Doch selbst in Zeiten von Kontaktsperre und unterbrochener NBA-Saison sei es möglich, die Community zusammenzuhalten. So wurde zur Netflix-Dokuserie „The Last Dance“ über Michael Jordan eine Netflix Watch Party organisiert, das hauseigene Magazin Five hat eine ganze Ausgabe dem ehemaligen Profi und seinem Verein Chicago Bulls gewidmet und es wurden Editorials mit Sportlern geschossen, die auf die Streetball-Saison warten. Kickz nutzt zur Ansprache der Comunity die gängigen Sozialen Medien, müsse aber bei Tik Tok noch nachlegen, wie das Führungsteam zugibt.
Die Zukunftspläne
In Zukunft wollen sie sich auch in Berlin als Key-City stärker aufstellen und im europäischen Raum expandieren. Allerdings ist das durch die Coronakrise erst mal hintenangestellt. Aktuell ist Deutschland der stärkste Markt, gefolgt von Frankreich, Großbritannien und Italien.

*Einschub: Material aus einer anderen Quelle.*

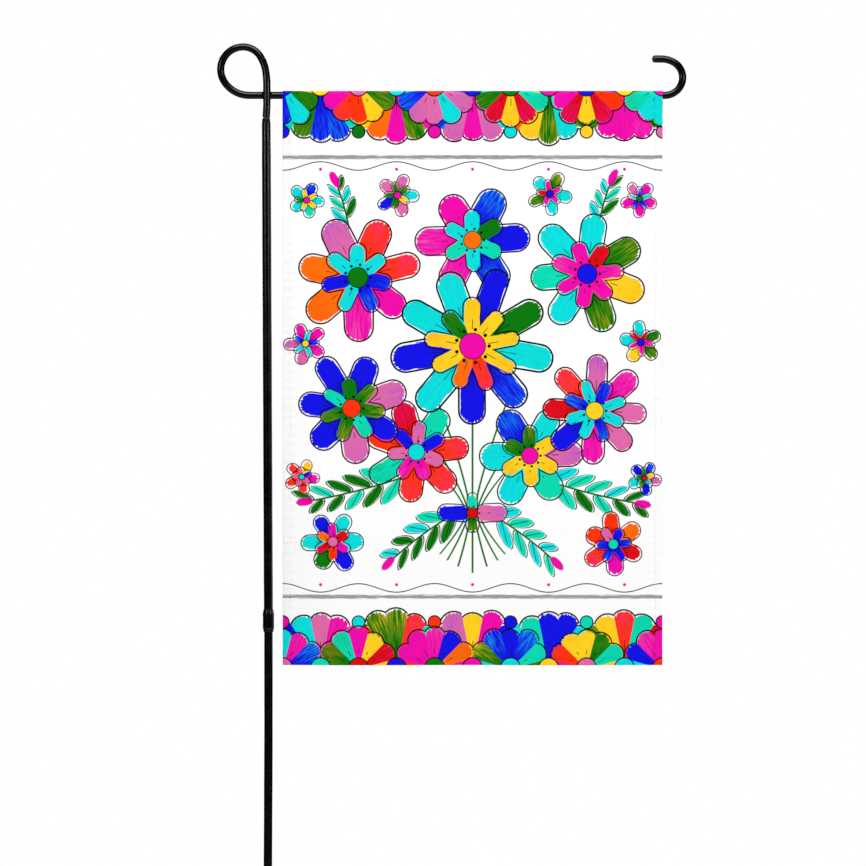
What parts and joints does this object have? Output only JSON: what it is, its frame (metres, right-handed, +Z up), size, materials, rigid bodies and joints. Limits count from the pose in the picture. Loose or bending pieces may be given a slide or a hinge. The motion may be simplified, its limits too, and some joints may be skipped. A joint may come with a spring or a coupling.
{
  "type": "garden flag on a metal flag stand",
  "caption": "Small printed cloth flag whose top pocket hangs on the arm of a black bent-rod garden stand with a loop, an end hook and a two-prong ground stake.",
  "frame": {"origin": "on the pole's axis at ground level, at the underside of the step bar; the prongs reach below it into the soil", "axes": "+X to the right along the arm as the flag is read, +Y to the back, +Z up along the pole"},
  "size_m": [0.3765, 0.0189, 0.9135],
  "materials": {
    "printed_cloth": "plain-weave polyester with a bright print on a white ground",
    "black_steel": "satin black powder coat on round steel rod"
  },
  "bodies": {
    "root": {"flag_cloth": "printed_cloth", "hanger": "black_steel", "pole_upper": "black_steel", "collar": "black_steel", "pole_lower": "black_steel", "step_bar": "black_steel", "side_prong": "black_steel"}
  },
  "joints": []
}
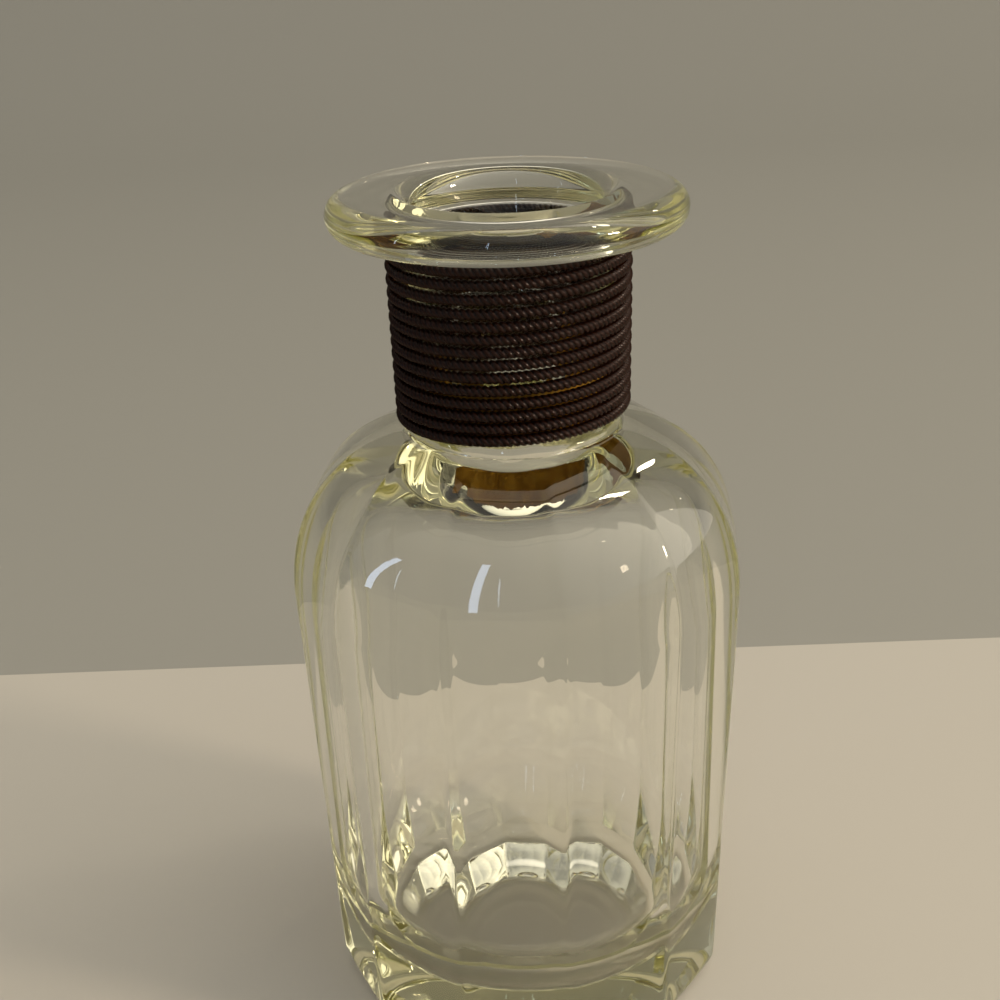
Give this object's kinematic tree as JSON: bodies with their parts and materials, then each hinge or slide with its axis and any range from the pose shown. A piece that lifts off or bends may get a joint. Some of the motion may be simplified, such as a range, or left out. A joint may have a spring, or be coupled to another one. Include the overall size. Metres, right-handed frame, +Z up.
{
  "type": "ribbed glass bottle",
  "caption": "Open clear glass bottle with a panelled, ribbed body, round shoulder, wide flat lip and a neck wound with dark waxed cord.",
  "frame": {"origin": "middle of the foot, on the surface that the bottle stands on", "axes": "+Z up along the bottle's axis, -Y towards the viewer of the picture"},
  "size_m": [0.0678, 0.0678, 0.1279],
  "materials": {
    "clear_glass": "polished",
    "waxed_cord": "waxed, twisted"
  },
  "bodies": {
    "root": {"glass_bottle": "clear_glass", "neck_cord": "waxed_cord"}
  },
  "joints": []
}
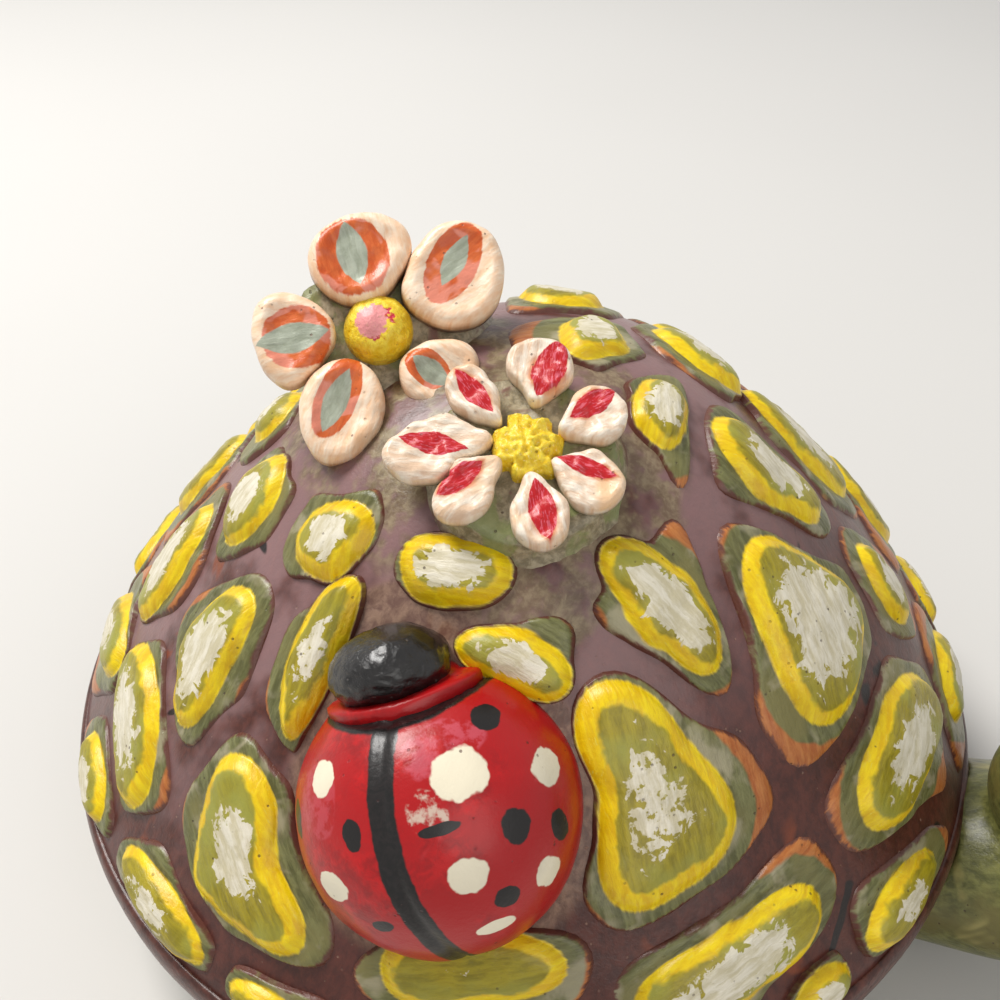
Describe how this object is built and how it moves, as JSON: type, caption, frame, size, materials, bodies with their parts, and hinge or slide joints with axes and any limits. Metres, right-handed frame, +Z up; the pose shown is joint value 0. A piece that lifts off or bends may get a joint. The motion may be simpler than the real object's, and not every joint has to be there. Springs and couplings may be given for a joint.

Und wie könnte sich die Covid-19-Pandemie in näherer Zukunft aufs Geschäft auswirken? „Ich denke, die Lieferzyklen werden kurzfristiger und die Vororder spielt eine immer kleinere Rolle“, schätzt Buchholtz. Aber jetzt freuen sich die drei erst mal darauf, mit dem jüngsten Zukauf endlich voll durchstarten zu können.